- Directed by: Silvio Amadio
- Screenplay by: Enrico Bomba
- Produced by: Sergio Simonetti
- Starring: Franca Gonella Ivana Novak Dorit Henke
- Cinematography: Antonio Modica
- Edited by: Cesare Bianchini
- Music by: Vittorio Stagni Elio Maestosi
- Release date: 1972;
- Country: Italy
- Language: Italian

= Aretino's Stories of the Three Lustful Daughters =

1972 film

Aretino's Stories of the Three Lustful Daughters (...e si salvò solo l'Aretino Pietro, con una mano davanti e l'altra dietro...) is a 1972 commedia sexy all'italiana film directed by Silvio Amadio and starring Franca Gonella.

== Cast ==
- Franca Gonella as Nanna
- Ivana Novak as Concetta
- Dorit Henke as Fiorenza
- Elisa Mainardi as Violante
- Giorgio Favretto as Friar Fazio
- Silvio Spaccesi as Ser Cecco
- Renzo Rinaldi as Friar Crispino
- Carla Brait as Olimpia
- Vincenzo Ferro as Ser Alfiuccio da Candelusa
- Gino Milli as Guidotto
- Piero Maria Rossi as Raffaello
- Gabriele Villa as Pietro Aretino

== Production ==
The film was produced by Cinematografica Vascello.

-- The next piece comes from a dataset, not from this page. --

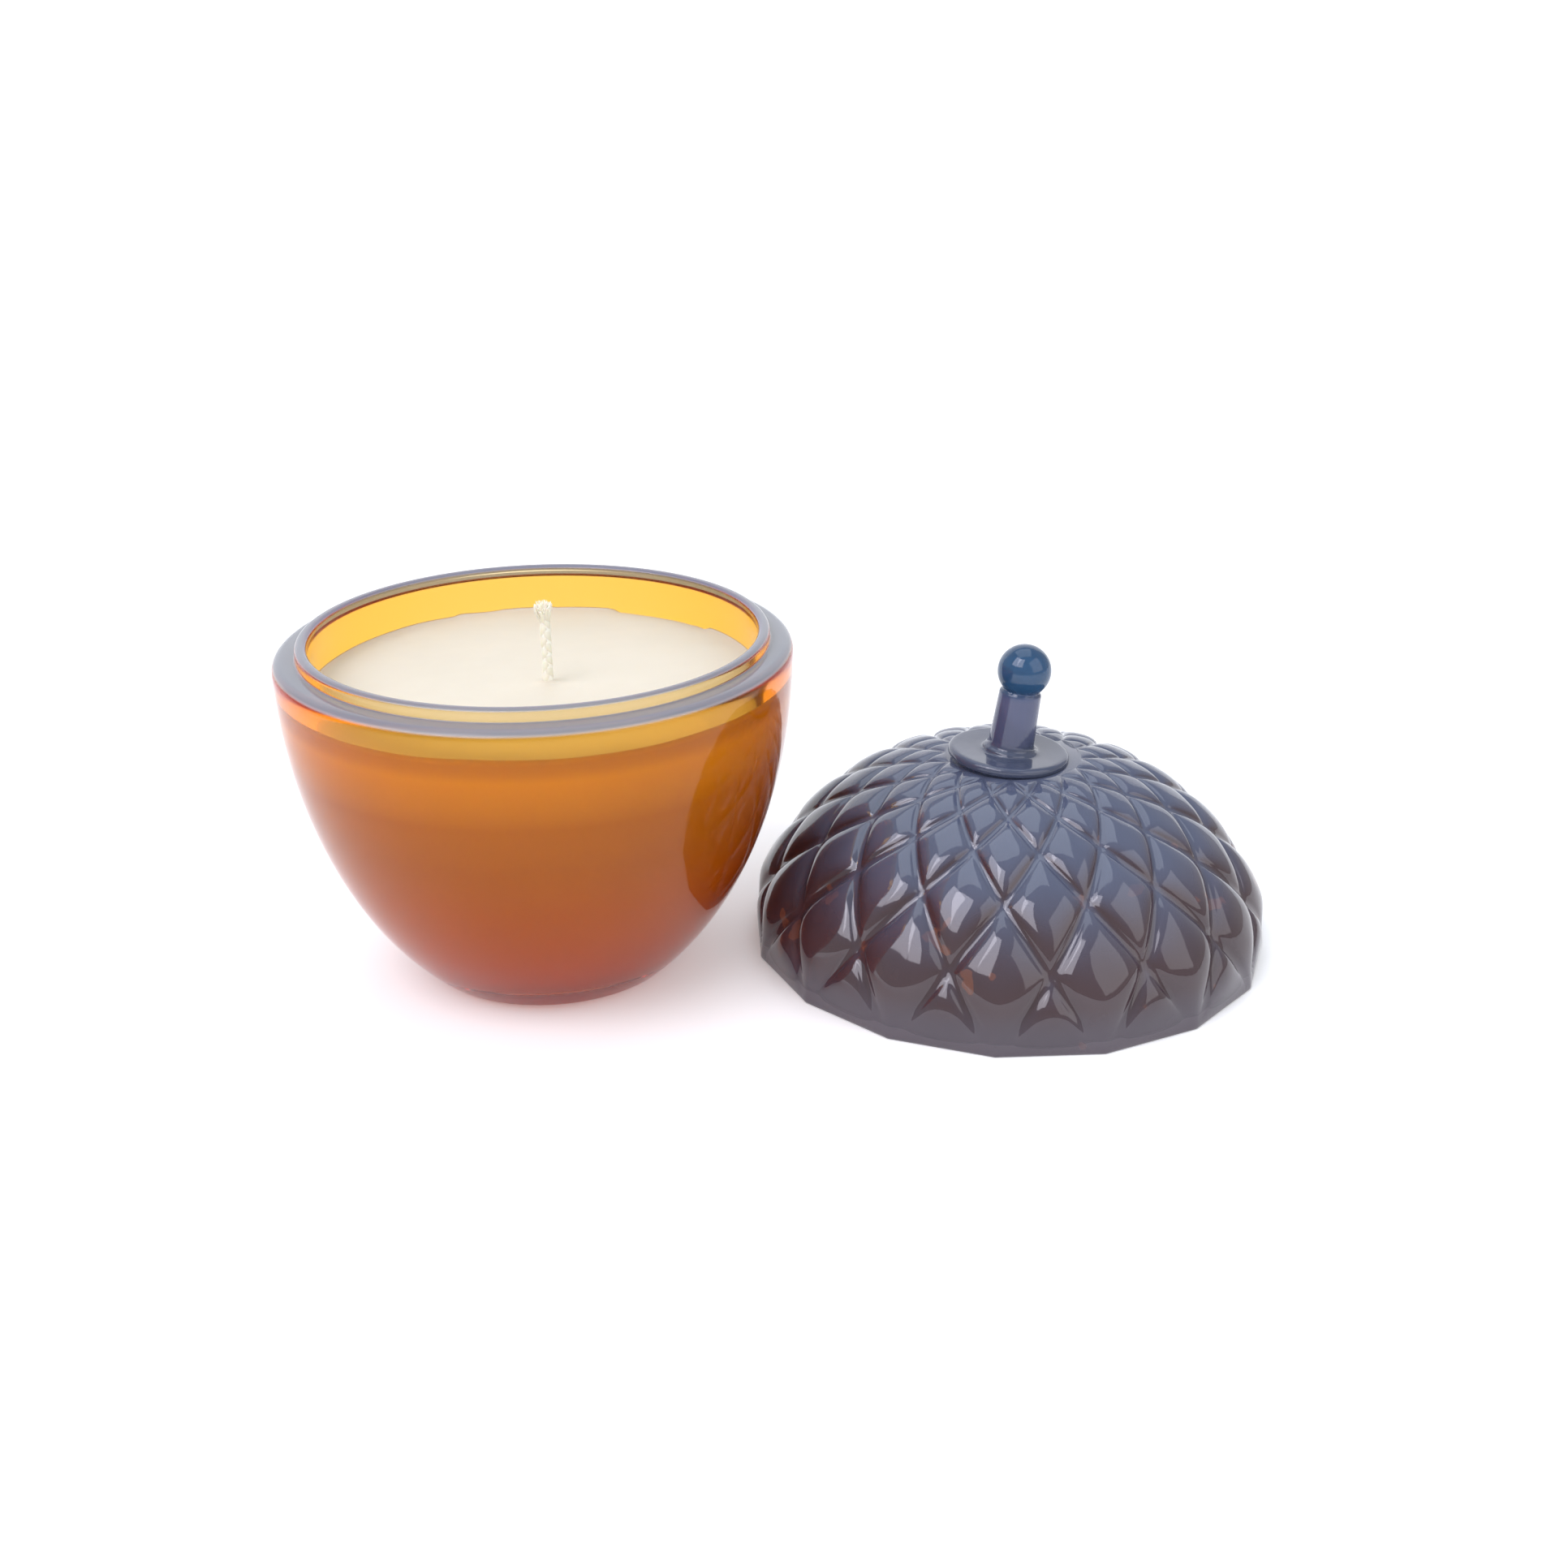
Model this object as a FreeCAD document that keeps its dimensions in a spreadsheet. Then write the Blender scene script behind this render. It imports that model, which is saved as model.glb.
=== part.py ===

It is the second decameronico film based on the works by Pietro Aretino, following by two weeks the release of the less successful Le notti peccaminose di Pietro l'Aretino by Silvio Amadio. It was shot in Arpino and in other locations in the Frosinone province. It was filmed back-to-back with its immediate sequel, Aretino's Blue Stories, directed by Enrico Bomba and featuring most of the same cast.

== Release ==
The film was distributed in Italian cinemas by Peg starting from 19 August 1972.

== Reception ==
Italian film critic Manlio Gomarasca panned the film, noting: "it lacks brilliant writing in its triviality,[...] it lacks the substance of a genuine Atellan Farce".